Quando terminou a graduação, Resende fez seu mestrado em mlehoramento genético também em Viçosa. Na época, seu foco era o eucalipto. “Antes de 2010, o melhoramento genético já era avançado para animais, mas ainda não em plantas. Apresentamos os estudos inclusive para empresas do setor, como Suzano e Aracruz Celulose”, disse.
A ideia, que caracterizava o DNA das árvores, era pioneira na academia e chamou a atenção das empresas, que até financiaram partes da pesquisa. Márcio chegou a estruturar um plano de negócio para criar uma empresa, mas colocou a ideia na geladeira quando a oportunidade de fazer o doutorado na Flórida bateu à porta.
Lá, onde vive desde 2010, ele começou a atuar no laboratório de outro professor brasileiro, Matias Kirst. No doutorado, ele continuou a atuar com os modelos de melhoramento, que já usavam técnicas equivalentes às da inteligência artificial, mesmo que não fossem chamadas assim.

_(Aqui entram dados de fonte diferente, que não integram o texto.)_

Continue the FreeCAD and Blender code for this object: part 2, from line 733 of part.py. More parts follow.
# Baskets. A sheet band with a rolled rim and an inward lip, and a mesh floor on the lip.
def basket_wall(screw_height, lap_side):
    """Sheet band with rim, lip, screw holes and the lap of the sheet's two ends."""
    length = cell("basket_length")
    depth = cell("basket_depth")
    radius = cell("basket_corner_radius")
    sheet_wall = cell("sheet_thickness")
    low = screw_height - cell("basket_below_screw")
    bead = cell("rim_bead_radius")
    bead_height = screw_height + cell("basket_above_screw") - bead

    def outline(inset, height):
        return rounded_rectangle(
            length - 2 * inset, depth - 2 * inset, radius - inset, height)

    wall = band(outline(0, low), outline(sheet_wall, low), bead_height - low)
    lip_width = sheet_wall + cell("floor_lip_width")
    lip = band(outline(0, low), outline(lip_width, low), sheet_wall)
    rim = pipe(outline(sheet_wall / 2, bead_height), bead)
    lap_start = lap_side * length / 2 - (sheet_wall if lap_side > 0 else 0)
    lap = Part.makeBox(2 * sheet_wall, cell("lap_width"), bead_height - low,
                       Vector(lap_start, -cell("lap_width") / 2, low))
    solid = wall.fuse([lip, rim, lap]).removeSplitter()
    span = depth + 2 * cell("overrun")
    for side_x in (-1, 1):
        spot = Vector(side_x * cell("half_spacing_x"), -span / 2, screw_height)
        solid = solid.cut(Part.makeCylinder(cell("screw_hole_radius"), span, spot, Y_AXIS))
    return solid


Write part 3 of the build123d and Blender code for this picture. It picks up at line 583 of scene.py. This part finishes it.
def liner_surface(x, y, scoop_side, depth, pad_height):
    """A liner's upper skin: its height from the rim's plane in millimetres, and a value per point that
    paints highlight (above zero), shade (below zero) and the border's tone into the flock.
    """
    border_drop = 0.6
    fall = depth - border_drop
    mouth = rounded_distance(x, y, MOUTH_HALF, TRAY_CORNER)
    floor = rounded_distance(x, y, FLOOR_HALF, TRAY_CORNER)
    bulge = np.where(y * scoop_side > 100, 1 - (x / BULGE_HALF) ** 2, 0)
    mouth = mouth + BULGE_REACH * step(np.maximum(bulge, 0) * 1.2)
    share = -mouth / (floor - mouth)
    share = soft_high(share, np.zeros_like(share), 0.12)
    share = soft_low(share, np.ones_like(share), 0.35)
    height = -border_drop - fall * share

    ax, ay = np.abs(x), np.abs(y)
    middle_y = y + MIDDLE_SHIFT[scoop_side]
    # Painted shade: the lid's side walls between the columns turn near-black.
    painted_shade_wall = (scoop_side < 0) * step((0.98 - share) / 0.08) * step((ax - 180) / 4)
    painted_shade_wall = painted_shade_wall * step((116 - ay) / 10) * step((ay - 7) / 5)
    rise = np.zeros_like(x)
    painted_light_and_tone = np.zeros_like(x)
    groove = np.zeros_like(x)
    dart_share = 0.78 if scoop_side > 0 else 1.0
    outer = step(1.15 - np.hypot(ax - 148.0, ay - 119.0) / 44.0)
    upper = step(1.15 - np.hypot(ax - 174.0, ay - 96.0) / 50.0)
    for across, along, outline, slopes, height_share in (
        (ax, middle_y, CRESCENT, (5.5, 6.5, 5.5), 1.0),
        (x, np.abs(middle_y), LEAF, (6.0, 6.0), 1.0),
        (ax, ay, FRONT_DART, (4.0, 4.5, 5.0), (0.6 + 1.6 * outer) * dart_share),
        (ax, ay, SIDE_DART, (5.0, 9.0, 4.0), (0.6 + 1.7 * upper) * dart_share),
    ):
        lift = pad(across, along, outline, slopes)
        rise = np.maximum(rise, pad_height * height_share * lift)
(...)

“Já existia um aprendizado da máquina e desenvolvemos um método, no laboratório, de genotipagem do DNA dessas plantas”, comentou.

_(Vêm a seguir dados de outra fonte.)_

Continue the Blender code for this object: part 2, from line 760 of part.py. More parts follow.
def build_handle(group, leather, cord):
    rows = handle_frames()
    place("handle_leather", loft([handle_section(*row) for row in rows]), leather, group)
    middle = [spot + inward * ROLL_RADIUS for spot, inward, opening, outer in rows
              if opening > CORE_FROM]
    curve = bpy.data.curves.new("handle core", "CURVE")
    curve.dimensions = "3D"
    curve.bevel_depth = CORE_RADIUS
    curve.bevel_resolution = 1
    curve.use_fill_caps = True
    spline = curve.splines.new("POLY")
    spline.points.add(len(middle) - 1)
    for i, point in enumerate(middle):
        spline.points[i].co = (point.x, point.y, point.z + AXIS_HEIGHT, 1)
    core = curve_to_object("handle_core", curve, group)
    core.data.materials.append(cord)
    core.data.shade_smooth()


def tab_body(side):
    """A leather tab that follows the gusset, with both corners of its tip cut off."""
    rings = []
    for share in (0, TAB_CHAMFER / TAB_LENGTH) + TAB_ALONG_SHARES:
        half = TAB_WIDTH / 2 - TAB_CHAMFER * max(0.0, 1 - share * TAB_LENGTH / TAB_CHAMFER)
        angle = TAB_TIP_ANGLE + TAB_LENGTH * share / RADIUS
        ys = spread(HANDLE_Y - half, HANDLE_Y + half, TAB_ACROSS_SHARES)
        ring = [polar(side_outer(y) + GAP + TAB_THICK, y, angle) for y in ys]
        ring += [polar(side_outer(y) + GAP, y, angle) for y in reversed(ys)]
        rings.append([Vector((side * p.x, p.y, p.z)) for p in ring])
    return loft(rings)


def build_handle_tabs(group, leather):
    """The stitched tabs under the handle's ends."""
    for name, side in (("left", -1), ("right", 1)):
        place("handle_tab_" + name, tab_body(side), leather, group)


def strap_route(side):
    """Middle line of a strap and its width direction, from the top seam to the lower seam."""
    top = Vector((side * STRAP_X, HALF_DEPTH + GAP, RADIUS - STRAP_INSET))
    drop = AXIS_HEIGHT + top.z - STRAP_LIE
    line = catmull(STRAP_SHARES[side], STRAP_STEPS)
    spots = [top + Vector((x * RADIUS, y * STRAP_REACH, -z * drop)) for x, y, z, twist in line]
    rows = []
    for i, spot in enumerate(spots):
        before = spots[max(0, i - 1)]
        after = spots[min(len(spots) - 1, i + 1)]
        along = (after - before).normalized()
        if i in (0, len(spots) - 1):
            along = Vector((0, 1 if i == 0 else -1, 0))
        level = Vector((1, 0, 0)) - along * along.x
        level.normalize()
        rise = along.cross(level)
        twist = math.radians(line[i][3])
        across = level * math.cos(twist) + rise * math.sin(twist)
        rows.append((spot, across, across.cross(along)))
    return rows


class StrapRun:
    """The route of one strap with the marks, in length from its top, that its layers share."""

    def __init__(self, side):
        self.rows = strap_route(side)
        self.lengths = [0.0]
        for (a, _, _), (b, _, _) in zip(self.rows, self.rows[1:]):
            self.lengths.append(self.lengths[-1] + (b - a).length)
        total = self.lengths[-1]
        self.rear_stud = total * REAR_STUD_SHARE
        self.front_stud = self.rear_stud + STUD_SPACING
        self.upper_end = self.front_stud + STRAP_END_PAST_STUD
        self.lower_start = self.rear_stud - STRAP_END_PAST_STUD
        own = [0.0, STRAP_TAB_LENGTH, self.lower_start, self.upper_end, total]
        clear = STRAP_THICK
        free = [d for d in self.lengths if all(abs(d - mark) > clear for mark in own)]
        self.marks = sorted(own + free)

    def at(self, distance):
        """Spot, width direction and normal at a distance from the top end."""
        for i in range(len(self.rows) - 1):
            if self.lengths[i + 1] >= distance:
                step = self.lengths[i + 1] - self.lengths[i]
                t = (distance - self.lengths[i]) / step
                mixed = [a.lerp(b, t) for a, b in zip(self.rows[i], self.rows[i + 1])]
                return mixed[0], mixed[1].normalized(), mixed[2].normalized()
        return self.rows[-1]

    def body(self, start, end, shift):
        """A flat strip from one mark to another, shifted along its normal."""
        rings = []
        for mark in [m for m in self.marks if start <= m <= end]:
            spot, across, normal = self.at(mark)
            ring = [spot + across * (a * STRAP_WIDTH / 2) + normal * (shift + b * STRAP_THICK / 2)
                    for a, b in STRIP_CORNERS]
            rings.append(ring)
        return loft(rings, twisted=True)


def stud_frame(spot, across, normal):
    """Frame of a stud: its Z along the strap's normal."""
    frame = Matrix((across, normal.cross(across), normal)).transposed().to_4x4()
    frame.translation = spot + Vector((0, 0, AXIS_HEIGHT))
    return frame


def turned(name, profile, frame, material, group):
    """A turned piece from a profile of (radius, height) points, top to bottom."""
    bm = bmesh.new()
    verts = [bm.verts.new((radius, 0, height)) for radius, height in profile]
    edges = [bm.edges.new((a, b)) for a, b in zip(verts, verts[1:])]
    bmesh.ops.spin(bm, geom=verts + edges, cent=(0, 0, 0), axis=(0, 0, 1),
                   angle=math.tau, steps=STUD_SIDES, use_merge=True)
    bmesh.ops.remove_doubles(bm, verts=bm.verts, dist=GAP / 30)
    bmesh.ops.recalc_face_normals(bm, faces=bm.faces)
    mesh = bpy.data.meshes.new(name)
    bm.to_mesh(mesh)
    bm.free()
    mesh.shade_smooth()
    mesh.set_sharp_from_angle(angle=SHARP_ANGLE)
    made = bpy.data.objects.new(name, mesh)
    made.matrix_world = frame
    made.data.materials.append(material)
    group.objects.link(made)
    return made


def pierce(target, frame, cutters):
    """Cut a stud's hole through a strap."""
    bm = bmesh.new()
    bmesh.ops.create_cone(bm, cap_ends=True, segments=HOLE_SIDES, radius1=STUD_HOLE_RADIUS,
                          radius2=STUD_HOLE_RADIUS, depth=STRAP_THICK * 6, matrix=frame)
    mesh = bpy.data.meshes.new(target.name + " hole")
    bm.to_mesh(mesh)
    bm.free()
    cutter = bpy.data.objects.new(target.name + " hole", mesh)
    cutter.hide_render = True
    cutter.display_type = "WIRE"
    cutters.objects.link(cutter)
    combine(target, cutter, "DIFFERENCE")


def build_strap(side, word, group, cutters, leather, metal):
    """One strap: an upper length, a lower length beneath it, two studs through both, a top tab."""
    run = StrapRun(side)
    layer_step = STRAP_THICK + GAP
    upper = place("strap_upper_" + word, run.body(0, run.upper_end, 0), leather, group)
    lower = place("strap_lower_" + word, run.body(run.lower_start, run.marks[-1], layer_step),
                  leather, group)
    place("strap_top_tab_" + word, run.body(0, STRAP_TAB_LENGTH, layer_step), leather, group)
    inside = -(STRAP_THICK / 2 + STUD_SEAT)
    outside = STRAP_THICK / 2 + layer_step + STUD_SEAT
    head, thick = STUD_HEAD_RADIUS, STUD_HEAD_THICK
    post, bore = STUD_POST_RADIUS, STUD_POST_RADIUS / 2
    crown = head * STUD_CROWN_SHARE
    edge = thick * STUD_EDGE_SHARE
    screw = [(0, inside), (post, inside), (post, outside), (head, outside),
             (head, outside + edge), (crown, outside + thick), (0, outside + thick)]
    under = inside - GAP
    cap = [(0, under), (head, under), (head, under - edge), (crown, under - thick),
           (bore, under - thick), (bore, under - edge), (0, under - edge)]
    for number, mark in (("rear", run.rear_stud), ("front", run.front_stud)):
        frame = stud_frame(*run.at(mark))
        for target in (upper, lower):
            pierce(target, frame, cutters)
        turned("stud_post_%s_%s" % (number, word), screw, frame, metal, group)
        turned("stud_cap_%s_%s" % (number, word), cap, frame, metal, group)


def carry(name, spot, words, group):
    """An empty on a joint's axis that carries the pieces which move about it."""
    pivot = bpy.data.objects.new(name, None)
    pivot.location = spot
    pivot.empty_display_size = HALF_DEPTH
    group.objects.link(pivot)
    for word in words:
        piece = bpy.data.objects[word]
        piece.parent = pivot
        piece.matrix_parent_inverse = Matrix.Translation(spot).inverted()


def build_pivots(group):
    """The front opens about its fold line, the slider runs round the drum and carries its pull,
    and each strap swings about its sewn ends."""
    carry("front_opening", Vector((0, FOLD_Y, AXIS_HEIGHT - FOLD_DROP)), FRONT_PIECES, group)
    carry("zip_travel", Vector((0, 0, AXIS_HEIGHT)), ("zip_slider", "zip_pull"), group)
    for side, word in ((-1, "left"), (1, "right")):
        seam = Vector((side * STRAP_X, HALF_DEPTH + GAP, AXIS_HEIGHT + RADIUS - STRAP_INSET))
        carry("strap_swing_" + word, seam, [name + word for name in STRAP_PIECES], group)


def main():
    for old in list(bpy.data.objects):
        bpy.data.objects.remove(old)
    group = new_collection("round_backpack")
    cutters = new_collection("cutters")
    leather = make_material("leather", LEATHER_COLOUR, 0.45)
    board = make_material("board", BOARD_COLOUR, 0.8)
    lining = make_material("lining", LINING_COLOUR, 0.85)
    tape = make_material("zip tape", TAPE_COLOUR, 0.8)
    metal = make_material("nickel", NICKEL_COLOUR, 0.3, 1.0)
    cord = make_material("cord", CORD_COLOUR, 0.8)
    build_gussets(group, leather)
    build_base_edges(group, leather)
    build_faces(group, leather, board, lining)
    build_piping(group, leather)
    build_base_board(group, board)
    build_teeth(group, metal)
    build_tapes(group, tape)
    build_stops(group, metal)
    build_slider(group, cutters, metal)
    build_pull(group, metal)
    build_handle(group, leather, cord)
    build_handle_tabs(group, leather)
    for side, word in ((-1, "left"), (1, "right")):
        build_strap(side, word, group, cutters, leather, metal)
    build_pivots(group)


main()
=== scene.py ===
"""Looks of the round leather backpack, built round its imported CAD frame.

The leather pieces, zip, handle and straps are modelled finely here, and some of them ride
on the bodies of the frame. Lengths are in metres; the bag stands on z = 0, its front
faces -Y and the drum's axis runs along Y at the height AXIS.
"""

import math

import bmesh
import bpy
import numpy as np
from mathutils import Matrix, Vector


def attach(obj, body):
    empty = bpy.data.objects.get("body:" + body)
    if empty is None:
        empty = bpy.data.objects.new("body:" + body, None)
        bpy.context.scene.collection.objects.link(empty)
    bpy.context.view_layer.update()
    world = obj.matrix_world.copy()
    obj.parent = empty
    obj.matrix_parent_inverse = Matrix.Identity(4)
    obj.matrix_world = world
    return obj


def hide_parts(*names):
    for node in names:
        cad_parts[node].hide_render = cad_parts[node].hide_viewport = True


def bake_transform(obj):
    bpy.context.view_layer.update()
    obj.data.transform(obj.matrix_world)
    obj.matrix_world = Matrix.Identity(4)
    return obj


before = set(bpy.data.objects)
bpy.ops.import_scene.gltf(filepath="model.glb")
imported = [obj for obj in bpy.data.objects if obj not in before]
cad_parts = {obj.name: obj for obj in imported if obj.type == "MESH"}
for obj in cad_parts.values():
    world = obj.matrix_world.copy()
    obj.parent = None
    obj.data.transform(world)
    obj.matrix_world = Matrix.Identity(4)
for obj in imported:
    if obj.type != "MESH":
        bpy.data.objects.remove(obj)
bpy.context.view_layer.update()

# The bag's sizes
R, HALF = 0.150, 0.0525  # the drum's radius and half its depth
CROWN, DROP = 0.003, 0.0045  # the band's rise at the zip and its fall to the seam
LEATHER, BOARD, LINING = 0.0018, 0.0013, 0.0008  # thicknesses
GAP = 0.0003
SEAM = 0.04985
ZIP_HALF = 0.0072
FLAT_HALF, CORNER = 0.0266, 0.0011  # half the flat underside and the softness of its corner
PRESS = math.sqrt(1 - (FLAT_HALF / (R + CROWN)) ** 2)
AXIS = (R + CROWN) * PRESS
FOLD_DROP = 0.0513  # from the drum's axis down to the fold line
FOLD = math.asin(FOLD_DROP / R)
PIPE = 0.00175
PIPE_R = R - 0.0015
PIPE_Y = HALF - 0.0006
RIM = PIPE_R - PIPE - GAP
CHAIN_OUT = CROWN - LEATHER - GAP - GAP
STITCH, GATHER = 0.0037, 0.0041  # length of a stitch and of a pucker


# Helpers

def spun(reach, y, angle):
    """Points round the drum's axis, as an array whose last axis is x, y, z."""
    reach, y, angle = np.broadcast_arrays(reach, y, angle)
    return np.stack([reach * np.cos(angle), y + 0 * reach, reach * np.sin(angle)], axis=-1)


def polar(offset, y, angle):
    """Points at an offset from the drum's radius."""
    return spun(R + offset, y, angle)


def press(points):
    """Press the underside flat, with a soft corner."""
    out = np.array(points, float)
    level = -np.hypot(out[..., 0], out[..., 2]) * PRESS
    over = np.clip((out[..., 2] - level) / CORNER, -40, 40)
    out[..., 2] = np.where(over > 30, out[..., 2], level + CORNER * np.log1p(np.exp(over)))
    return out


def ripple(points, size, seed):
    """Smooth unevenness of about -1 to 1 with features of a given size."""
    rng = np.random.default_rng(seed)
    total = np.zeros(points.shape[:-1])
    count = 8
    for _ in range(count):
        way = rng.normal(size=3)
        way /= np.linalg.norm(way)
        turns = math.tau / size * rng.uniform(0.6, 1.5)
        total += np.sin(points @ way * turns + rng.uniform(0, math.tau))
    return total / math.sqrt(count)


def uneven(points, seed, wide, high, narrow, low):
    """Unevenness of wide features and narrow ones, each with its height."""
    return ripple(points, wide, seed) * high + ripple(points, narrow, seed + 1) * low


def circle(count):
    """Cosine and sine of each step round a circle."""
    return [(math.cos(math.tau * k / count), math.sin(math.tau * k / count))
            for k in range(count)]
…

Durante o doutorado, Resende, Kirst e um terceiro brasileiro que também pesquisava na universidade, Leandro Neves, decidiram criar, em 2013, uma empresa. A Rapid Genomics tinha foco na prestação de serviços e na aceleração do melhoramento de plantas em geral.
Até o ano passado, quando a startup foi comprada pelo Grupo LGC, empresa focada em biopesquisa, a companhia atendeu clientes de todos os continentes, incluindo o Brasil, em pesquisas para a soja, milho, setor florestal e cana-de-açúcar.
Ele conta que a empresa, onde tuou como CEO entre 2014 e 2017, após seu doutorado terminar, recebeu aportes ao longo do tempo de alguns investidores. O valor da aquisição não foi divulgado pelas companhias.
Ele deixou a Rapid Genomics em 2017, quando aceitou o convite para se tornar professor assistente na Universidade da Flórida e retomar seu lado acadêmico no melhoramento genético.
Resende ressalta que esse tipo de melhoramento genético é diferente daquele utilizado na indústria de grãos de exportação, mais ligado à produtividade, e não ao sabor.
“O melhoramento de vegetais para consumo tem uma série de características estéticas como cor, textura e aparência”, completa. A capacidade produtiva de um composto que tem um “sabor melhor” também é levado em consideração, até para a produção prática ser rentável, mas não é o primeiro objetivo.
No seu grupo de pesquisa, estão 20 pessoas da graduação e da pós-graduação, cada uma com seu projeto pessoal dentro do melhoramento genético.
Resende conta que o processo de melhoramento tem rotinas que englobam temporadas no campo, para aferir os resultados e monitorar os cultivos. Esses testes podem ser feitos na fazenda experimental da instituição ou com produtores e empresas parceiras.
“Quando publicamos uma pesquisa, muitas empresas entram em contato interessadas em ouvir mais sobre o modelo. O programa de mirtilo, por exemplo, envolve variedades do mundo todo, mas a origem da licença está associada à Universidade”, diz.
Com isso, se uma empresa se interessa em produzir uma espécie desenvolvida no campus, ela compra esse material genético, cruza com suas variedades e vende. A Universidade ganha royalties por cada venda.
O melhoramento genético leva tempo e Marcio Resende explicou que nenhuma variedade de milho ou batata que ele está desenvolvendo já está no prato do consumidor americano. Por enquanto.